--- Data entries ---

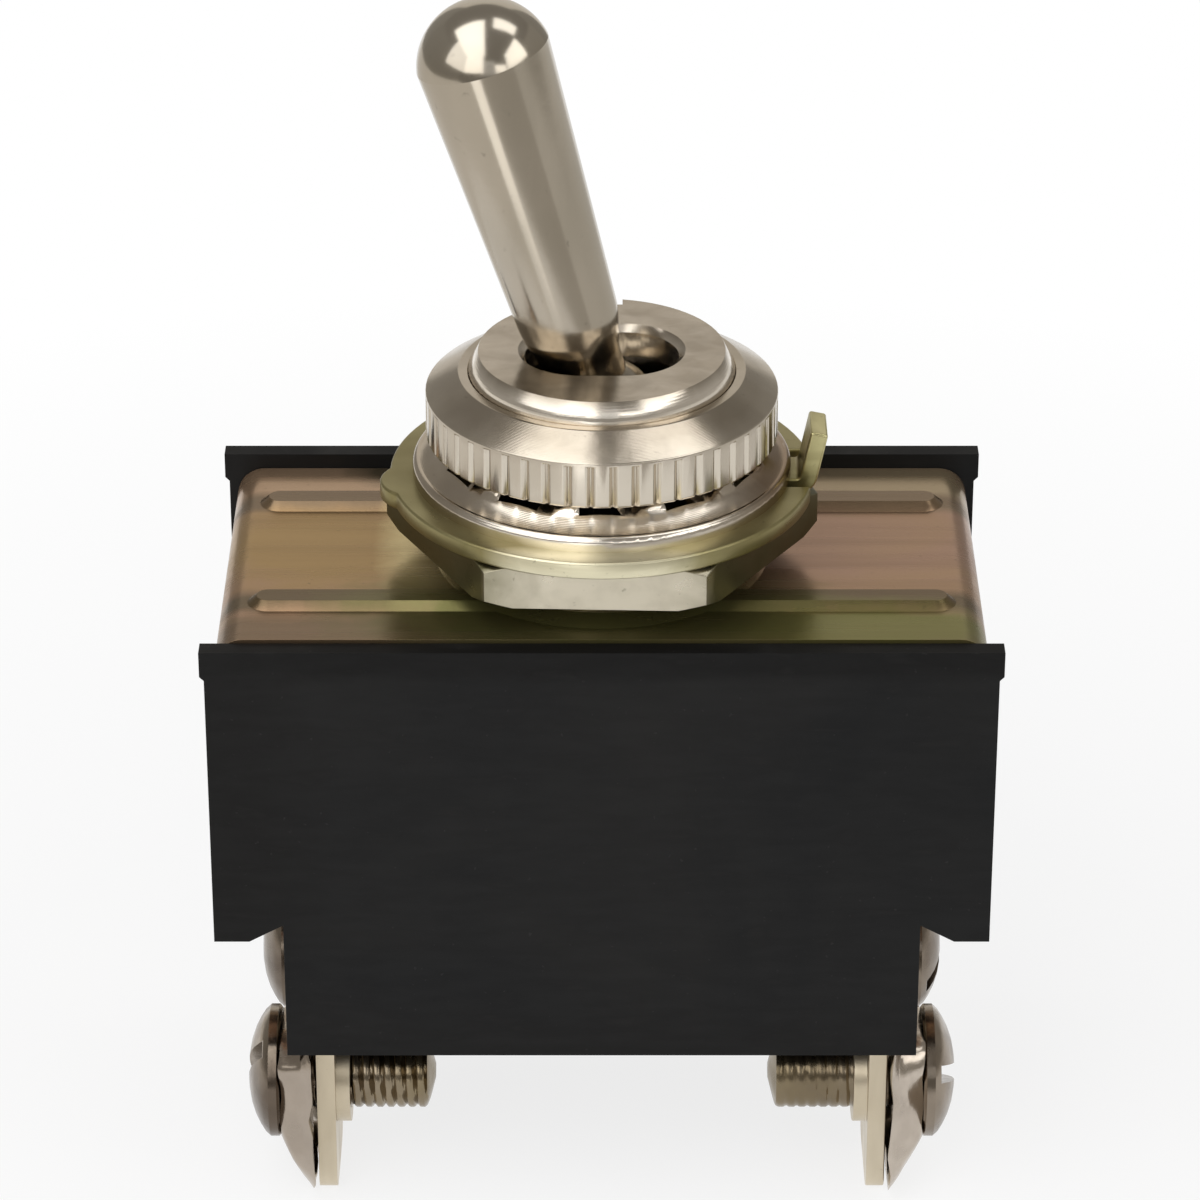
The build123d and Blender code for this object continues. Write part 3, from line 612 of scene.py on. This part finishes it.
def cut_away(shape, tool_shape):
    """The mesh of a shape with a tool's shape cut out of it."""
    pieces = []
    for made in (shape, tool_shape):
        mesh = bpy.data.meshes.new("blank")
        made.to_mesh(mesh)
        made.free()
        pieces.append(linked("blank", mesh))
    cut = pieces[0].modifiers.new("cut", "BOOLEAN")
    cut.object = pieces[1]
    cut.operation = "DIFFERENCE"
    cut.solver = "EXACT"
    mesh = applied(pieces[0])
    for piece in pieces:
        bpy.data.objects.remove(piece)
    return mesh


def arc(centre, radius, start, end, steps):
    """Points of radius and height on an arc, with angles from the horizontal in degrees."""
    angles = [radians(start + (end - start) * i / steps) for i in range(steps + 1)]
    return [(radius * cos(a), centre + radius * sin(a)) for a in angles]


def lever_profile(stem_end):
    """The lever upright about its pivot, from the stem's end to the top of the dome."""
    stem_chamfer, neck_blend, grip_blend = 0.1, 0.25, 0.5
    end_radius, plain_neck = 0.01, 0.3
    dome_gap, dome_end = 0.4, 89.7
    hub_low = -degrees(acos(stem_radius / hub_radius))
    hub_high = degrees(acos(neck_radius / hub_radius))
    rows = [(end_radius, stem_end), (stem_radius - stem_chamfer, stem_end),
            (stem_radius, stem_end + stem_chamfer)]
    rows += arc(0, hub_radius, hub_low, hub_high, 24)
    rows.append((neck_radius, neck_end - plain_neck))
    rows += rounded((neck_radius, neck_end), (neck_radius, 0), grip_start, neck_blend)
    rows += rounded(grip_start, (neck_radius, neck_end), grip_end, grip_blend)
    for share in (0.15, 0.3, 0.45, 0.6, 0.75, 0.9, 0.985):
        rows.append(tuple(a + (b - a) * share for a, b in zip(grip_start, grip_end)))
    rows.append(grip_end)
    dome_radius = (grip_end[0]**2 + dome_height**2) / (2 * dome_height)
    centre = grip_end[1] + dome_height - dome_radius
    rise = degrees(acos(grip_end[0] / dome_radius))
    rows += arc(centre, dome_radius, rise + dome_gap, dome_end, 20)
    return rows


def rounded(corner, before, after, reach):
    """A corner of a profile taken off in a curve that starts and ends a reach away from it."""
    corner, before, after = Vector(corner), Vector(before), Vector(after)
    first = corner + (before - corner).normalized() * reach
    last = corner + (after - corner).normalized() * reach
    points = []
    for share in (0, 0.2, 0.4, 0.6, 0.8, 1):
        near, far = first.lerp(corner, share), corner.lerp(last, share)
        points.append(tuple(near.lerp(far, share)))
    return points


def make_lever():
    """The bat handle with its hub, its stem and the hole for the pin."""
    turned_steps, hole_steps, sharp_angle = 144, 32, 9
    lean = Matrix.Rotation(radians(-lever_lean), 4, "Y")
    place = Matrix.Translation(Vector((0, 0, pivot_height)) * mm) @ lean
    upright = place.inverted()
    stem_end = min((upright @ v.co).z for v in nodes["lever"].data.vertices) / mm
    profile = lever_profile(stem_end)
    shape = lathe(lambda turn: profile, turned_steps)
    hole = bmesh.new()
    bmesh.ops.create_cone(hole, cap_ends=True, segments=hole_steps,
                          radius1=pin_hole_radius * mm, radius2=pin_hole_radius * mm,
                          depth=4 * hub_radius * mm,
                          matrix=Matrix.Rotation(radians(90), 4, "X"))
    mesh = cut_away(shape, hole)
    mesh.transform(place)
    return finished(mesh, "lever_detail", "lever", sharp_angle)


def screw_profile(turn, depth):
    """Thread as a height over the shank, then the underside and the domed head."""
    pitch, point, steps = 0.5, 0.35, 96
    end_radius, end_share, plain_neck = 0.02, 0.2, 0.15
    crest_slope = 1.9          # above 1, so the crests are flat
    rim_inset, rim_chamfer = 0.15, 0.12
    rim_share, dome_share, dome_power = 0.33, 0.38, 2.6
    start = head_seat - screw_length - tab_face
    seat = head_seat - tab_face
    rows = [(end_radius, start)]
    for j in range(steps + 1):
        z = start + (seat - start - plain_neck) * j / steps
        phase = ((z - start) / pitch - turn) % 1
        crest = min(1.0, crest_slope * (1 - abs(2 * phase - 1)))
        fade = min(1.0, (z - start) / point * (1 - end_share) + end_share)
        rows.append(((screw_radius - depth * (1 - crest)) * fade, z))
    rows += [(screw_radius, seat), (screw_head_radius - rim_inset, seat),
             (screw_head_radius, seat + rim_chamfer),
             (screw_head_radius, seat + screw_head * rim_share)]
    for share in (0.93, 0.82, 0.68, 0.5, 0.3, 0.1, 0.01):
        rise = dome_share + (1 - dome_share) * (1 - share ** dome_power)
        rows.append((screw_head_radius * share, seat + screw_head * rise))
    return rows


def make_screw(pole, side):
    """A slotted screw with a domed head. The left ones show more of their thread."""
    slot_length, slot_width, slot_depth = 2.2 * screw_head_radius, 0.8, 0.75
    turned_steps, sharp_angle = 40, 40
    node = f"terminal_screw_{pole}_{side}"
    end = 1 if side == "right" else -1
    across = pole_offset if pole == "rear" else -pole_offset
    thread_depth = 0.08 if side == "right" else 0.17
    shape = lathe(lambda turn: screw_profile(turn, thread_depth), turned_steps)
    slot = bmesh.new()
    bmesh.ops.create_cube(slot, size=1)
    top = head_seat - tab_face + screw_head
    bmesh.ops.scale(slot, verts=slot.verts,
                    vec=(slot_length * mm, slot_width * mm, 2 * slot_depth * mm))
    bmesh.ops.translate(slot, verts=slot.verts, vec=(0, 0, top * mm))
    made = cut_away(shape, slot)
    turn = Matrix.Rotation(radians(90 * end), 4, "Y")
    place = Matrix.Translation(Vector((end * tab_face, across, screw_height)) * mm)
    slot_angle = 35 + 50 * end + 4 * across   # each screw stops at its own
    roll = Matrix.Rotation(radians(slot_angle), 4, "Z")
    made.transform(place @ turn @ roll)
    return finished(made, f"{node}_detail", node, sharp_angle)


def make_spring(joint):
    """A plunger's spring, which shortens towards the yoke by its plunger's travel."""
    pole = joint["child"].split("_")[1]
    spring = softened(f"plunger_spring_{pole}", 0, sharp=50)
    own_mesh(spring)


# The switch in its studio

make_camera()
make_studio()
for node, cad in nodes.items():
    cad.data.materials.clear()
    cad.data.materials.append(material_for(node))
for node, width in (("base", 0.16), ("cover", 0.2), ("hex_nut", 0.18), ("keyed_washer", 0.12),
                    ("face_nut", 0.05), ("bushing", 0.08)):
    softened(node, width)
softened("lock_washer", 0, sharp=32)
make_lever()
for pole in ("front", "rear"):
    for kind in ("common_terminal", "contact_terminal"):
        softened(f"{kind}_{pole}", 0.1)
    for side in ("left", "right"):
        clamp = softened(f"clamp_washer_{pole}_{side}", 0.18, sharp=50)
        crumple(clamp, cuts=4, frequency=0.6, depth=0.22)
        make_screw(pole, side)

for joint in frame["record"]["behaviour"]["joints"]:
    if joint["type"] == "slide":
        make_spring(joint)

---
--- Data entries ---

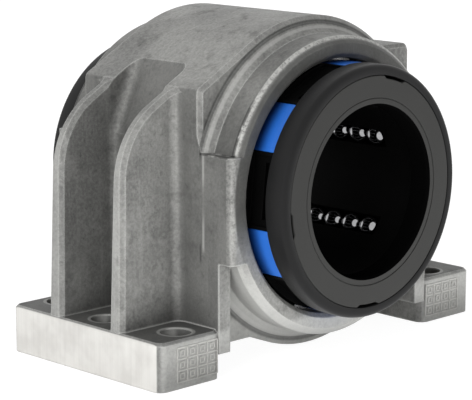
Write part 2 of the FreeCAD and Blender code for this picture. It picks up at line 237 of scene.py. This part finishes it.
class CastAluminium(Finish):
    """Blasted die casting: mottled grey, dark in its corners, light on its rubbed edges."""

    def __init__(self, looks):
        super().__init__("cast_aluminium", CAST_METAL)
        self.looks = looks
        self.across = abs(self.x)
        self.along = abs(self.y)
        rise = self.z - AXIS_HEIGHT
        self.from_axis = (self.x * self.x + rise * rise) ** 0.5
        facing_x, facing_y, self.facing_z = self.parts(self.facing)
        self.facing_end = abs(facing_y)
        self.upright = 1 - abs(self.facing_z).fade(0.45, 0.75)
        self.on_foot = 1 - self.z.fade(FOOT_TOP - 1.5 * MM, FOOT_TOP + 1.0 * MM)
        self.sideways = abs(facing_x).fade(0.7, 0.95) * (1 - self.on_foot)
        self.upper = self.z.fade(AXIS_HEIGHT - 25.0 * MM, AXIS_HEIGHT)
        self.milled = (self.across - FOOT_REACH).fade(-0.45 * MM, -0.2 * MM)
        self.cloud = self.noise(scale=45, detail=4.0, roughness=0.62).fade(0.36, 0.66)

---

→ Set problem
Only the lines running from the line with "Write part 2" through the line with "die casting: mottled" should be repeated, exactly and with both ends kept.

→ Exercise output
Write part 2 of the FreeCAD and Blender code for this picture. It picks up at line 237 of scene.py. This part finishes it.
class CastAluminium(Finish):
    """Blasted die casting: mottled grey, dark in its corners, light on its rubbed edges."""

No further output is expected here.